__WHAT YOU HAVE TO DO__. Copy out every record below with complete accuracy.

__GIVEN RECORDS__.
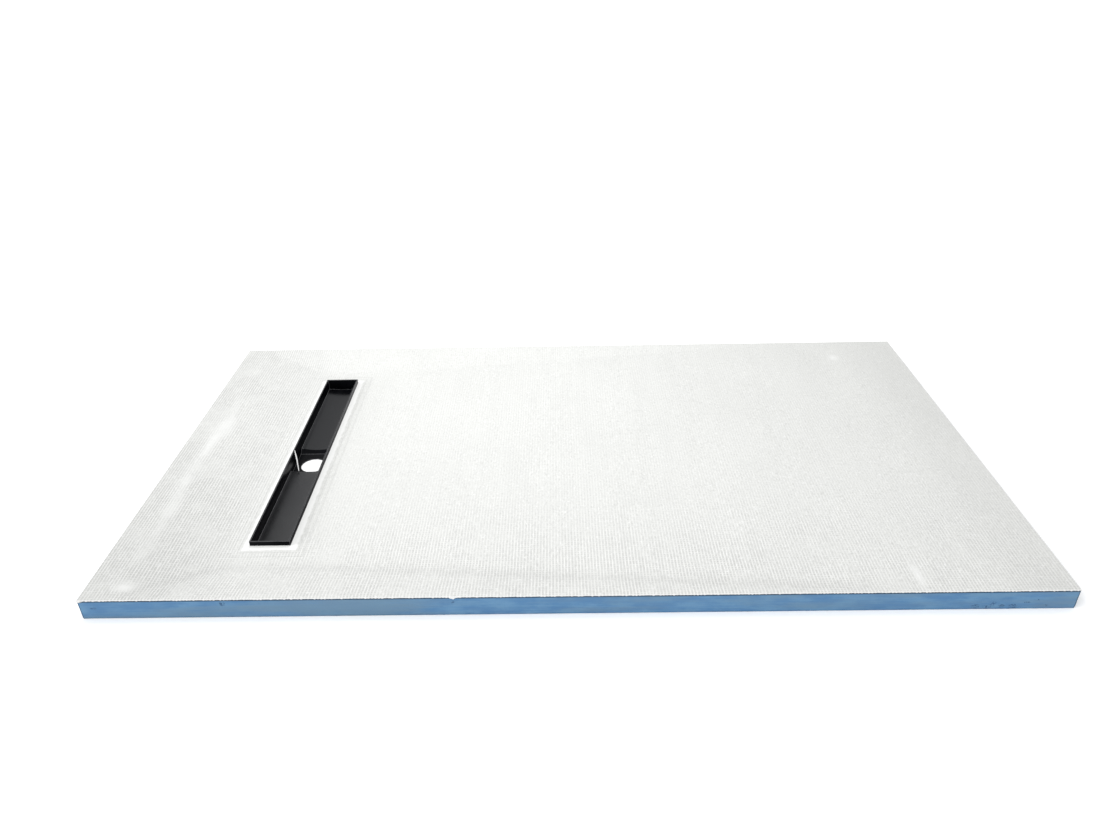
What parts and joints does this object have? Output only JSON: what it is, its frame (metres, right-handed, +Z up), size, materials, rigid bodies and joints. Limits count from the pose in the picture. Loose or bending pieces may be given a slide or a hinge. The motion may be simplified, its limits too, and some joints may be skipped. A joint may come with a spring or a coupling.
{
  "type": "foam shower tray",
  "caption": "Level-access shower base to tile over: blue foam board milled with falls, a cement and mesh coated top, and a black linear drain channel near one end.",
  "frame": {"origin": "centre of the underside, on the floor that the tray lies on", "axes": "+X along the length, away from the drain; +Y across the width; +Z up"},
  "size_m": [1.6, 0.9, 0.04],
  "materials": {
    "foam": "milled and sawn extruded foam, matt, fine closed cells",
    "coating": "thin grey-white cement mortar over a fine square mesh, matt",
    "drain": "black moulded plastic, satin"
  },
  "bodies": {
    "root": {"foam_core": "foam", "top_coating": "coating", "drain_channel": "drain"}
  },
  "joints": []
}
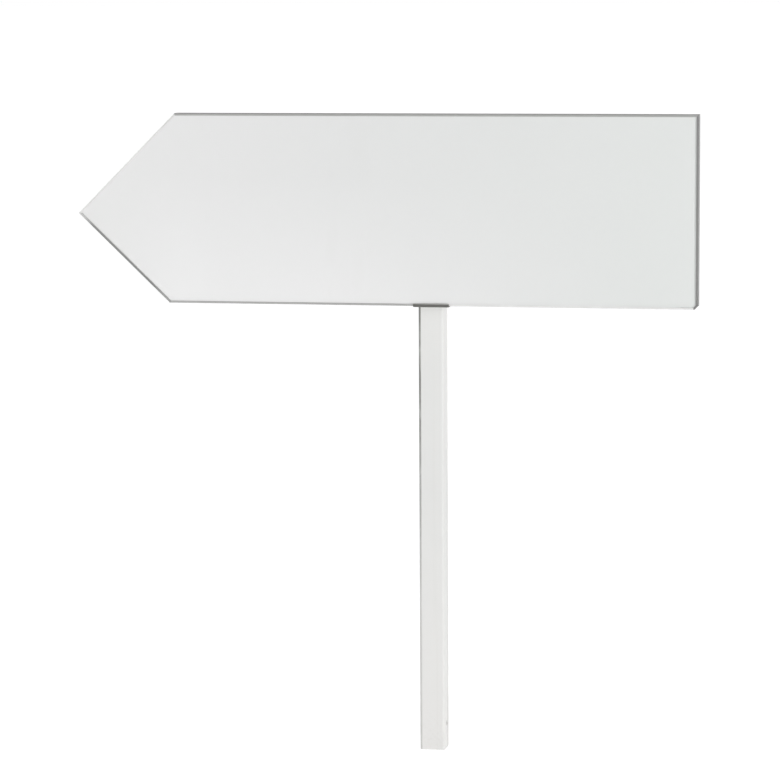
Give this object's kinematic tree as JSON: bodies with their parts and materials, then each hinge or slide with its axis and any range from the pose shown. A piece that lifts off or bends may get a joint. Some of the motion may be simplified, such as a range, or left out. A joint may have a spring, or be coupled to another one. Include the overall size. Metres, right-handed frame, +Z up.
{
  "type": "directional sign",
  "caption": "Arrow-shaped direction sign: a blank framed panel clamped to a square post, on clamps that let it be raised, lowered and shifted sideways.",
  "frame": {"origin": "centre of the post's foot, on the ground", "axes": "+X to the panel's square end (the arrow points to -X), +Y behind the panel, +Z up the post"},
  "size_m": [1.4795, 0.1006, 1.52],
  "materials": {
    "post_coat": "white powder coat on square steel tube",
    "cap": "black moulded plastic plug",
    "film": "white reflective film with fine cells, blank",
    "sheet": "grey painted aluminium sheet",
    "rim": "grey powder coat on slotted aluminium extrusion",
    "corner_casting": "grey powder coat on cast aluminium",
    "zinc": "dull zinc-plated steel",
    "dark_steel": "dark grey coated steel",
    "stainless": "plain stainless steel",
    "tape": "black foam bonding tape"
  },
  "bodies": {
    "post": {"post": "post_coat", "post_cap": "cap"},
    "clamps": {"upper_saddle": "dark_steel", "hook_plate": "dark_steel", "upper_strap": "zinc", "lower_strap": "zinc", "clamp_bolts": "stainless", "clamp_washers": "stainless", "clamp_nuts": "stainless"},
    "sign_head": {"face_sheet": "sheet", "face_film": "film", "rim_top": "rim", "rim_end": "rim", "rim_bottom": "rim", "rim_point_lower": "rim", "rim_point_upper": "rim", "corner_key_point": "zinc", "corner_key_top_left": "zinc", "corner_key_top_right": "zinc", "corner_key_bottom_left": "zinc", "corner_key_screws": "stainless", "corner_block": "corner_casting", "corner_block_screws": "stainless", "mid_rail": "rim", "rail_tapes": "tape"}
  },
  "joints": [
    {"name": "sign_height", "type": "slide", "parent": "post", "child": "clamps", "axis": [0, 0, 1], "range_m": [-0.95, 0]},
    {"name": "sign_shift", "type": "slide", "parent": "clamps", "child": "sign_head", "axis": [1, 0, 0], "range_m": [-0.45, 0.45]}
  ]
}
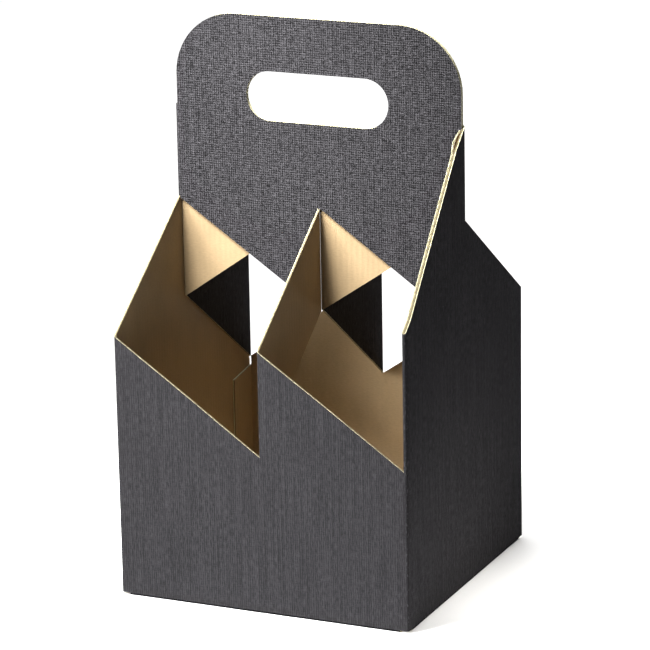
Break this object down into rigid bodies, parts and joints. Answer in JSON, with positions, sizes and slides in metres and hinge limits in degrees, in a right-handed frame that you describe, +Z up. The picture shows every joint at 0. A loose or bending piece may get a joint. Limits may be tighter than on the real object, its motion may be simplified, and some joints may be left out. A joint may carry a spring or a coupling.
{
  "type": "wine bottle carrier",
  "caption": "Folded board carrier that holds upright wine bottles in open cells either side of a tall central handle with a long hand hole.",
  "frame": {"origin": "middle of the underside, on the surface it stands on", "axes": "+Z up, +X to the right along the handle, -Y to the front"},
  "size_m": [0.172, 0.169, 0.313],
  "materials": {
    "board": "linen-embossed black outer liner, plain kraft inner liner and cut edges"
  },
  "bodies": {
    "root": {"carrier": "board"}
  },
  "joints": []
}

__TASK RESPONSE__.
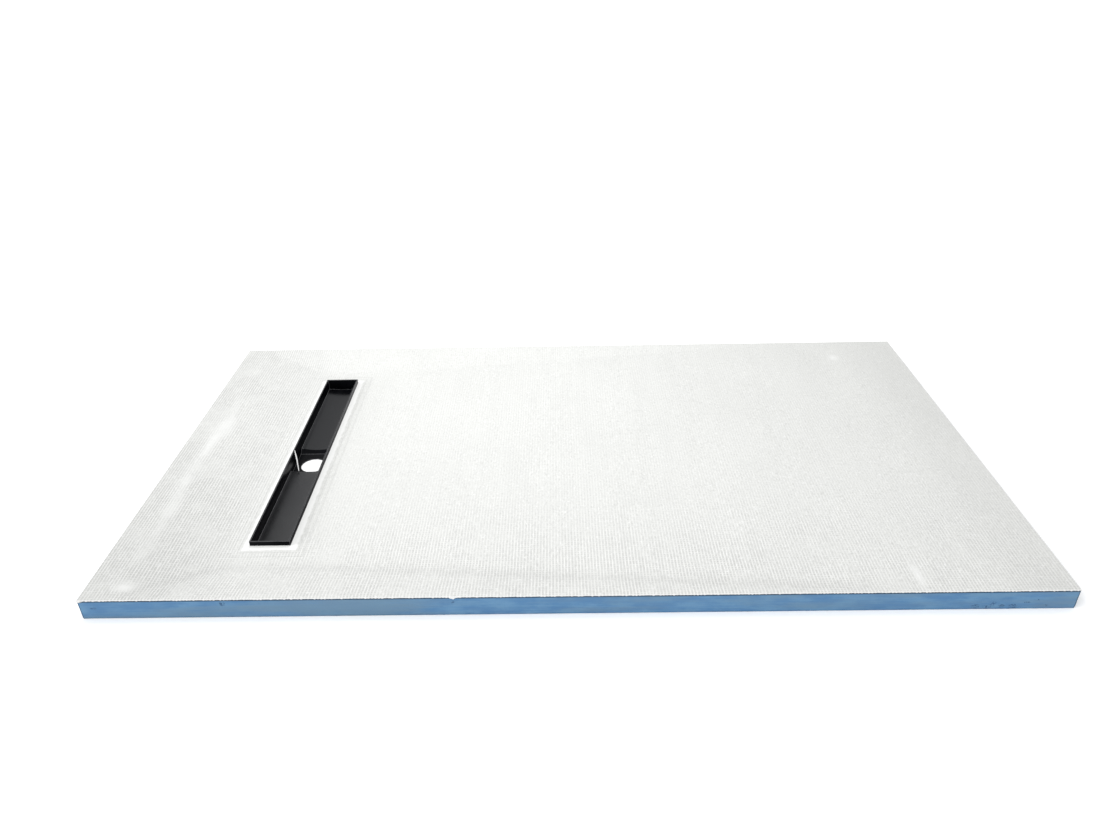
What parts and joints does this object have? Output only JSON: what it is, its frame (metres, right-handed, +Z up), size, materials, rigid bodies and joints. Limits count from the pose in the picture. Loose or bending pieces may be given a slide or a hinge. The motion may be simplified, its limits too, and some joints may be skipped. A joint may come with a spring or a coupling.
{
  "type": "foam shower tray",
  "caption": "Level-access shower base to tile over: blue foam board milled with falls, a cement and mesh coated top, and a black linear drain channel near one end.",
  "frame": {"origin": "centre of the underside, on the floor that the tray lies on", "axes": "+X along the length, away from the drain; +Y across the width; +Z up"},
  "size_m": [1.6, 0.9, 0.04],
  "materials": {
    "foam": "milled and sawn extruded foam, matt, fine closed cells",
    "coating": "thin grey-white cement mortar over a fine square mesh, matt",
    "drain": "black moulded plastic, satin"
  },
  "bodies": {
    "root": {"foam_core": "foam", "top_coating": "coating", "drain_channel": "drain"}
  },
  "joints": []
}
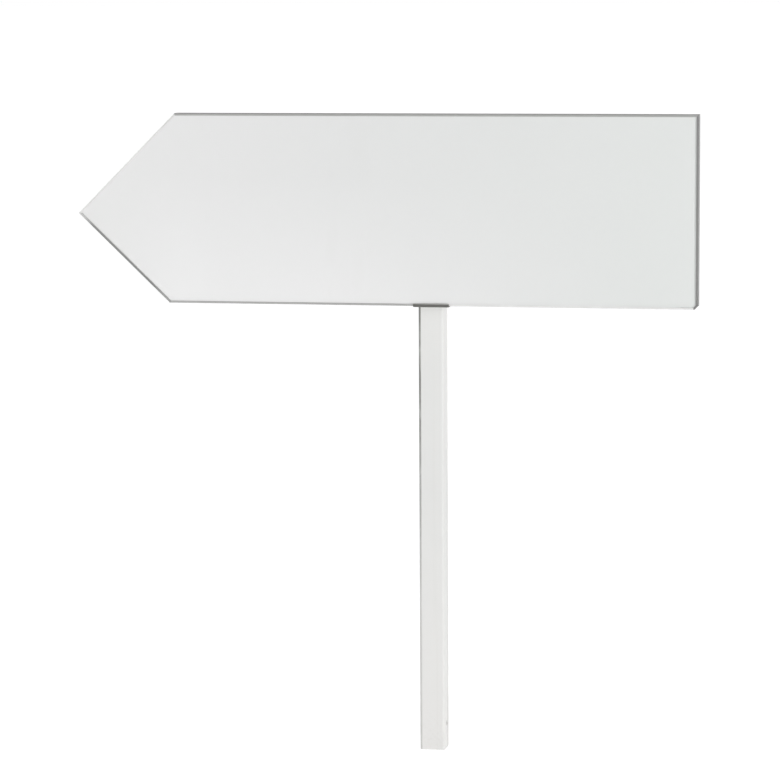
Give this object's kinematic tree as JSON: bodies with their parts and materials, then each hinge or slide with its axis and any range from the pose shown. A piece that lifts off or bends may get a joint. Some of the motion may be simplified, such as a range, or left out. A joint may have a spring, or be coupled to another one. Include the overall size. Metres, right-handed frame, +Z up.
{
  "type": "directional sign",
  "caption": "Arrow-shaped direction sign: a blank framed panel clamped to a square post, on clamps that let it be raised, lowered and shifted sideways.",
  "frame": {"origin": "centre of the post's foot, on the ground", "axes": "+X to the panel's square end (the arrow points to -X), +Y behind the panel, +Z up the post"},
  "size_m": [1.4795, 0.1006, 1.52],
  "materials": {
    "post_coat": "white powder coat on square steel tube",
    "cap": "black moulded plastic plug",
    "film": "white reflective film with fine cells, blank",
    "sheet": "grey painted aluminium sheet",
    "rim": "grey powder coat on slotted aluminium extrusion",
    "corner_casting": "grey powder coat on cast aluminium",
    "zinc": "dull zinc-plated steel",
    "dark_steel": "dark grey coated steel",
    "stainless": "plain stainless steel",
    "tape": "black foam bonding tape"
  },
  "bodies": {
    "post": {"post": "post_coat", "post_cap": "cap"},
    "clamps": {"upper_saddle": "dark_steel", "hook_plate": "dark_steel", "upper_strap": "zinc", "lower_strap": "zinc", "clamp_bolts": "stainless", "clamp_washers": "stainless", "clamp_nuts": "stainless"},
    "sign_head": {"face_sheet": "sheet", "face_film": "film", "rim_top": "rim", "rim_end": "rim", "rim_bottom": "rim", "rim_point_lower": "rim", "rim_point_upper": "rim", "corner_key_point": "zinc", "corner_key_top_left": "zinc", "corner_key_top_right": "zinc", "corner_key_bottom_left": "zinc", "corner_key_screws": "stainless", "corner_block": "corner_casting", "corner_block_screws": "stainless", "mid_rail": "rim", "rail_tapes": "tape"}
  },
  "joints": [
    {"name": "sign_height", "type": "slide", "parent": "post", "child": "clamps", "axis": [0, 0, 1], "range_m": [-0.95, 0]},
    {"name": "sign_shift", "type": "slide", "parent": "clamps", "child": "sign_head", "axis": [1, 0, 0], "range_m": [-0.45, 0.45]}
  ]
}
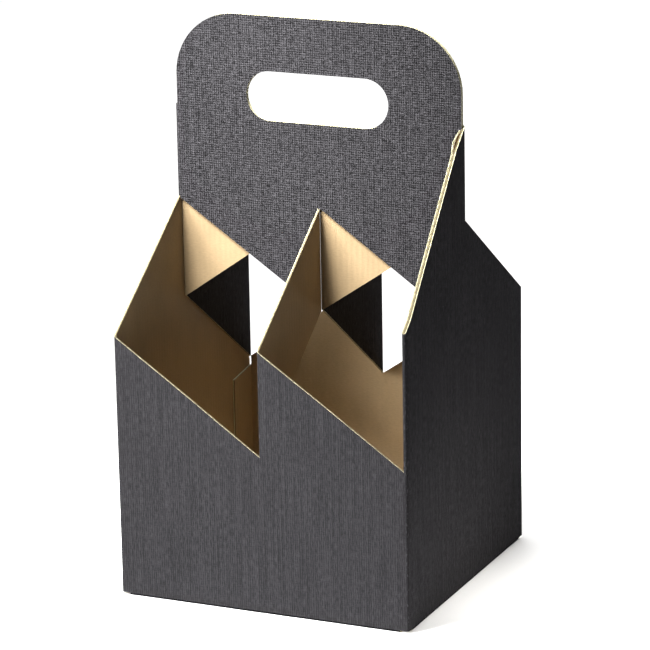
Break this object down into rigid bodies, parts and joints. Answer in JSON, with positions, sizes and slides in metres and hinge limits in degrees, in a right-handed frame that you describe, +Z up. The picture shows every joint at 0. A loose or bending piece may get a joint. Limits may be tighter than on the real object, its motion may be simplified, and some joints may be left out. A joint may carry a spring or a coupling.
{
  "type": "wine bottle carrier",
  "caption": "Folded board carrier that holds upright wine bottles in open cells either side of a tall central handle with a long hand hole.",
  "frame": {"origin": "middle of the underside, on the surface it stands on", "axes": "+Z up, +X to the right along the handle, -Y to the front"},
  "size_m": [0.172, 0.169, 0.313],
  "materials": {
    "board": "linen-embossed black outer liner, plain kraft inner liner and cut edges"
  },
  "bodies": {
    "root": {"carrier": "board"}
  },
  "joints": []
}